1. Babulal Kantilal v. Jayantilal Chhotalal [AIR 1959 SC 112]

Facts: A real estate broker had permission to sell a property but changed the terms without telling the owner.
Judgment: The court said that the owner was not responsible for the broker’s extra changes. This shows that an agent must act within the given authority.

2. Syed Abdul Khader v. Rami Reddy [(1979) 2 SCC 601]

Facts: An agent signed a deal on behalf of his boss, but later, the boss denied responsibility.
Judgment: The court said that since the principal’s actions made it seem like the agent had authority, the principal was still responsible.

3. Pannalal Jankidas v. Mohanlal [(1950) SCR 979]

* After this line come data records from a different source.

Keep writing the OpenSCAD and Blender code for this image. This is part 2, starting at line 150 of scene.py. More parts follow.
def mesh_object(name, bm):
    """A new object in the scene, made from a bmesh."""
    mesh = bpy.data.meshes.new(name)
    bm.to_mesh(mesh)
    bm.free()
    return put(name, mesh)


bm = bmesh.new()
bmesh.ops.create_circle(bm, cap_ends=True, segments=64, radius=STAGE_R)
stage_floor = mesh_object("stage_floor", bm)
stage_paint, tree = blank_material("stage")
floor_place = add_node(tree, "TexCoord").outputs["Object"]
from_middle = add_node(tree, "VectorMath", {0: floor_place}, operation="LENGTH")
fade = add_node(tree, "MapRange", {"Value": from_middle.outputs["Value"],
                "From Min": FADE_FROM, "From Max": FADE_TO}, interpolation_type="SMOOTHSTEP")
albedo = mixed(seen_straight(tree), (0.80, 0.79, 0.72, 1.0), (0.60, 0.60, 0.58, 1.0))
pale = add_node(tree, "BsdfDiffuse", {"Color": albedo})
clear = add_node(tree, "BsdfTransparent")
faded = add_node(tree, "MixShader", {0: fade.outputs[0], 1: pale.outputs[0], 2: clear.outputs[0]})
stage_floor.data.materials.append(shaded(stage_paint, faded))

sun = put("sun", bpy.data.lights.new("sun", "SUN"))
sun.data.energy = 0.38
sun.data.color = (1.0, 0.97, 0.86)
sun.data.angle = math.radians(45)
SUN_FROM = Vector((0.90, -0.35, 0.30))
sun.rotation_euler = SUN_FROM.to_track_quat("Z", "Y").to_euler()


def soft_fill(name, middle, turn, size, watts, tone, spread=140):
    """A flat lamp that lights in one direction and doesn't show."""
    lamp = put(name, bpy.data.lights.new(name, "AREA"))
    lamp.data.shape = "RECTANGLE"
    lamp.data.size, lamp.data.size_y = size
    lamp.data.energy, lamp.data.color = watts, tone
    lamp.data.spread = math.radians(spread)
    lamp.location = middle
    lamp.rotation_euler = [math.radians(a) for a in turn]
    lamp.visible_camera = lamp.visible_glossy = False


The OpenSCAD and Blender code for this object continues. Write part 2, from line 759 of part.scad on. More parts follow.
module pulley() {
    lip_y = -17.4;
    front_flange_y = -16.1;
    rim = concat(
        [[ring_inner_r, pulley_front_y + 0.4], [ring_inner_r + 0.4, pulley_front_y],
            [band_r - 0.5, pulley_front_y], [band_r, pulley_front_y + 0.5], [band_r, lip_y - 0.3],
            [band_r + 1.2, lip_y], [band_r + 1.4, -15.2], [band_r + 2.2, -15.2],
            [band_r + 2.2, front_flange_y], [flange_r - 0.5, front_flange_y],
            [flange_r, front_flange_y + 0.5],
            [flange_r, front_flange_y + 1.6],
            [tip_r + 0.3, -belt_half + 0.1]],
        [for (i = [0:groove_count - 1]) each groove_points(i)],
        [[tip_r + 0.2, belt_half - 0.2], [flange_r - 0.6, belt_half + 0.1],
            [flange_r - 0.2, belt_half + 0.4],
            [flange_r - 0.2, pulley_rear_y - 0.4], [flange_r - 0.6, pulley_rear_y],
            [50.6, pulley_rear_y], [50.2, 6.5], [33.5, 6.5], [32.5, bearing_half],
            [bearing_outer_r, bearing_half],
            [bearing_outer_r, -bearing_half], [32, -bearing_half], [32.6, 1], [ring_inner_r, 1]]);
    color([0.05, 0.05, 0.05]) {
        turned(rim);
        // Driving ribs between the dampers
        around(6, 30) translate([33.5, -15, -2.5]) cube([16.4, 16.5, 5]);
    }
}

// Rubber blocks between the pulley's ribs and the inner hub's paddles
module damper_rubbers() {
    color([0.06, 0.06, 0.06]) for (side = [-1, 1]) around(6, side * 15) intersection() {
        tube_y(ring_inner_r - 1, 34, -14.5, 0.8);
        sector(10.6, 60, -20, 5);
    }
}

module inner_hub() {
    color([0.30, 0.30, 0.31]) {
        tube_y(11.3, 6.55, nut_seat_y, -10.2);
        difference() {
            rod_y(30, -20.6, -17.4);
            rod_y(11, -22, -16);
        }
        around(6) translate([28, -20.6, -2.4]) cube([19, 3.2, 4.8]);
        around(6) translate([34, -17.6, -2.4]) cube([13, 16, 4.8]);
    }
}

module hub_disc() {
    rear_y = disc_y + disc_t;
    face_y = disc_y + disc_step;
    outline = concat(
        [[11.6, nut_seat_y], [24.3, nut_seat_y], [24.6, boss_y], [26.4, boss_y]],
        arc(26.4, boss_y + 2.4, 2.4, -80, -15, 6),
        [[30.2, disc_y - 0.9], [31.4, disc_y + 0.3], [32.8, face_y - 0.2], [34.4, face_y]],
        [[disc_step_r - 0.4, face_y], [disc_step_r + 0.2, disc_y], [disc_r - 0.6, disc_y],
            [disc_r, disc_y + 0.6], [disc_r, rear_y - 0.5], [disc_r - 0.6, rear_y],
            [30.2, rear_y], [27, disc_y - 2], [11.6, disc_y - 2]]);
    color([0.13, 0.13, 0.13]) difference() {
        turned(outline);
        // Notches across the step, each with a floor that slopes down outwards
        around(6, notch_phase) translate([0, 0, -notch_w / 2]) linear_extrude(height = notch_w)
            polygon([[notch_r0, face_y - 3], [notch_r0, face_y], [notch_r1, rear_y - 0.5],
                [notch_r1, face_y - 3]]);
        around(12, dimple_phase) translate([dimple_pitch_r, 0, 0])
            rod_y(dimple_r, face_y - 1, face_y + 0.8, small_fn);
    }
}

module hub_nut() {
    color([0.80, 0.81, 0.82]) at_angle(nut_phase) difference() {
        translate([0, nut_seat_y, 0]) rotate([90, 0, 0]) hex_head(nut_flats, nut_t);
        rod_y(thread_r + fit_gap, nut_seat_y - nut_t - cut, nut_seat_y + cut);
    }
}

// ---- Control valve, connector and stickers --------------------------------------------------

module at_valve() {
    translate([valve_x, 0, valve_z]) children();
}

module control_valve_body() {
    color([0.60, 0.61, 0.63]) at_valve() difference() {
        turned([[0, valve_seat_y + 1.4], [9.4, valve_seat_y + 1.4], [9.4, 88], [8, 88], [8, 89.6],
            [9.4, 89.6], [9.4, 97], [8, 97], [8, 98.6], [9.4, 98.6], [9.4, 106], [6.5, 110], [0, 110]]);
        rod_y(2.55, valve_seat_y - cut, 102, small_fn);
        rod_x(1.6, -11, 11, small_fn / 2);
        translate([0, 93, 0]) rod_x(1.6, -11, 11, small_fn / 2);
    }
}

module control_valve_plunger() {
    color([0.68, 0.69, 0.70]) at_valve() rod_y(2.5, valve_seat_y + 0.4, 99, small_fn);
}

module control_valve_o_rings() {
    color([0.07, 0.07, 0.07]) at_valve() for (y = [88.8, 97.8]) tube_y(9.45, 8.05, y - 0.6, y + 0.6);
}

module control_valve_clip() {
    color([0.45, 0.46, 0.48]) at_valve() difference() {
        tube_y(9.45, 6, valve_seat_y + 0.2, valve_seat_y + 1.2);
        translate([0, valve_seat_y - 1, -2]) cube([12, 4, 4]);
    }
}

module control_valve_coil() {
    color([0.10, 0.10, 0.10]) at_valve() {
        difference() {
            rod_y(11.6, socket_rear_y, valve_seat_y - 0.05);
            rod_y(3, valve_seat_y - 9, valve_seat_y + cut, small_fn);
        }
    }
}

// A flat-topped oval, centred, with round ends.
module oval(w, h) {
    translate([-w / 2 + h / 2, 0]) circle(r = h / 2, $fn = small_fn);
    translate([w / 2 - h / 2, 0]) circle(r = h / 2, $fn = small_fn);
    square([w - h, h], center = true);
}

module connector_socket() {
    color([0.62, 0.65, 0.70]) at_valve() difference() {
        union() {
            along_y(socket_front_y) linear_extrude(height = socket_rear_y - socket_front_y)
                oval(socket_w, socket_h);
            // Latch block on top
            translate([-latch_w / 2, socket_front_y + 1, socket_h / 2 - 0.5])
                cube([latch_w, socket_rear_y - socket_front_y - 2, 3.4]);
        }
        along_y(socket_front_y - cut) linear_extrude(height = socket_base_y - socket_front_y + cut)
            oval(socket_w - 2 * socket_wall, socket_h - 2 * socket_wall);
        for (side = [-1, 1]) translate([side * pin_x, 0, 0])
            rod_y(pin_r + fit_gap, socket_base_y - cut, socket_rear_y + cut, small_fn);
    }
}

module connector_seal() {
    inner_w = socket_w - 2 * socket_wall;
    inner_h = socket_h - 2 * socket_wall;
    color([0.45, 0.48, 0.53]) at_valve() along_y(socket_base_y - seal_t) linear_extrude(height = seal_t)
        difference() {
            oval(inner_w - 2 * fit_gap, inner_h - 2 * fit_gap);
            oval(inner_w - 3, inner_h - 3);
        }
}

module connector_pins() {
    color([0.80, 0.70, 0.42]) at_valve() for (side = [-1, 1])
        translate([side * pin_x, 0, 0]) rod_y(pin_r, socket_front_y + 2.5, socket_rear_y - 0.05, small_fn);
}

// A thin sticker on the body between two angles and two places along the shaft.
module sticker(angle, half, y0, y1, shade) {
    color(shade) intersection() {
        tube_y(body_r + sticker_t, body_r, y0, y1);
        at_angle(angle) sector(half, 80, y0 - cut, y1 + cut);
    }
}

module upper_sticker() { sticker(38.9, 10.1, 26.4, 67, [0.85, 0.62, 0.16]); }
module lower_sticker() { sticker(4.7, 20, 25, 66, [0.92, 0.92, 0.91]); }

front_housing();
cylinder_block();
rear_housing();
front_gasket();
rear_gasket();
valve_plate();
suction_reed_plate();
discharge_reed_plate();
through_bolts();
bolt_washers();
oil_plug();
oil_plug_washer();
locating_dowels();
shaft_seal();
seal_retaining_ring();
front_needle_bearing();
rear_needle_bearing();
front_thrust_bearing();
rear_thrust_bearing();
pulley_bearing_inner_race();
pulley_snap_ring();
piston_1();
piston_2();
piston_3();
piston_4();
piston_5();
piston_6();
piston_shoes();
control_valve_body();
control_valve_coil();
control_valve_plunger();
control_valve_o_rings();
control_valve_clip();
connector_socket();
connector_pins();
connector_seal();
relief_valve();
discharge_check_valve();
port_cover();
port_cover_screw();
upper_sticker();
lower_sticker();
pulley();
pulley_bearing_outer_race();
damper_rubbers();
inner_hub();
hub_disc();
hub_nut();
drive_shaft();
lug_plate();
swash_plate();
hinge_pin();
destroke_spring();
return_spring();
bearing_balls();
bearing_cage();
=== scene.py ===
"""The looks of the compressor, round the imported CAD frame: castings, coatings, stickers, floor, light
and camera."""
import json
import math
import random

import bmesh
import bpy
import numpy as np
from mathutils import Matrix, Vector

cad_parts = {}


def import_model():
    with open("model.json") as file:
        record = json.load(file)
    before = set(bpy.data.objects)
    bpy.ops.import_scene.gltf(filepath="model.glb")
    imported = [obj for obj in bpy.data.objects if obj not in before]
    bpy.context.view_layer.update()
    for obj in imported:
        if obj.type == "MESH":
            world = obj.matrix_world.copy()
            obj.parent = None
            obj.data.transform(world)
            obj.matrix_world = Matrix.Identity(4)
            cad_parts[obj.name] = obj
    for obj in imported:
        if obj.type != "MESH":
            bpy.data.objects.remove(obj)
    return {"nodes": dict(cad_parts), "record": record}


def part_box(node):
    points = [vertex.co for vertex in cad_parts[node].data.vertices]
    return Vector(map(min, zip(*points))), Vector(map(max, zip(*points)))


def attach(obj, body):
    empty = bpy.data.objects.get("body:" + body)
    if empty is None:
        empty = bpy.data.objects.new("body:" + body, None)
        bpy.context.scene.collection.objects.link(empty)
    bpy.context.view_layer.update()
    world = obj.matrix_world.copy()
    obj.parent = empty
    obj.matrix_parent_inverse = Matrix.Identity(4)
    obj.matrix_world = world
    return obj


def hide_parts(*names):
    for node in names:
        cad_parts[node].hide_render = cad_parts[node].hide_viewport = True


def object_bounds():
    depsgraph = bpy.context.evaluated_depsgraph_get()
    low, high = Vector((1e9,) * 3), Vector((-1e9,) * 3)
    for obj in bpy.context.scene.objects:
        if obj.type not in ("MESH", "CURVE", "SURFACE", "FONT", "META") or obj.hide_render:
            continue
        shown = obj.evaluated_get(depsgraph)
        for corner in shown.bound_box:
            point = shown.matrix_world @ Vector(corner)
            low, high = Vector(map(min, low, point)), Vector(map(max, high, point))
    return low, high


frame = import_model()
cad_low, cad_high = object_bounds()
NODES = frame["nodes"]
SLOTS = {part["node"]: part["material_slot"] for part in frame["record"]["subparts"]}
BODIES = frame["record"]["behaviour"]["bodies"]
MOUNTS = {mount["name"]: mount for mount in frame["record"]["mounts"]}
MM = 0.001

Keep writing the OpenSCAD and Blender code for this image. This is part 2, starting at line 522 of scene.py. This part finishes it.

Facts: An agent got an insurance policy for goods, but the goods were destroyed. The insurer refused to pay, saying the agent had no permission.
Judgment: The court ruled that since the agent acted in necessity, the insurance was valid, and the principal could claim compensation.

Conclusion

Agency contracts help businesses and individuals work efficiently. The Indian Contract Act, 1872, provides clear rules on how these contracts work. It explains how they are made, what powers an agent has, their responsibilities, and how they can be ended. Through court cases, we see how these rules apply in real situations. Understanding agency contracts is important for anyone dealing with business, employment, or legal matters because it helps avoid disputes and ensures smooth transactions.

References

  1. The Indian Contract Act, 1872.
  2. Babulal Kantilal v. Jayantilal Chhotalal  [AIR 1959 SC 112].
  3. Syed Abdul Khader v. Rami Reddy [(1979) 2 SCC 601].
  4. Pannalal Jankidas v. Mohanlal [(1950) SCR 979].
  5. Avtar Singh, Contract and Specific Relief, Eastern Book Company, 2019.
  6. Pollock & Mulla, Indian Contract and Specific Relief Acts, LexisNexis, 2021.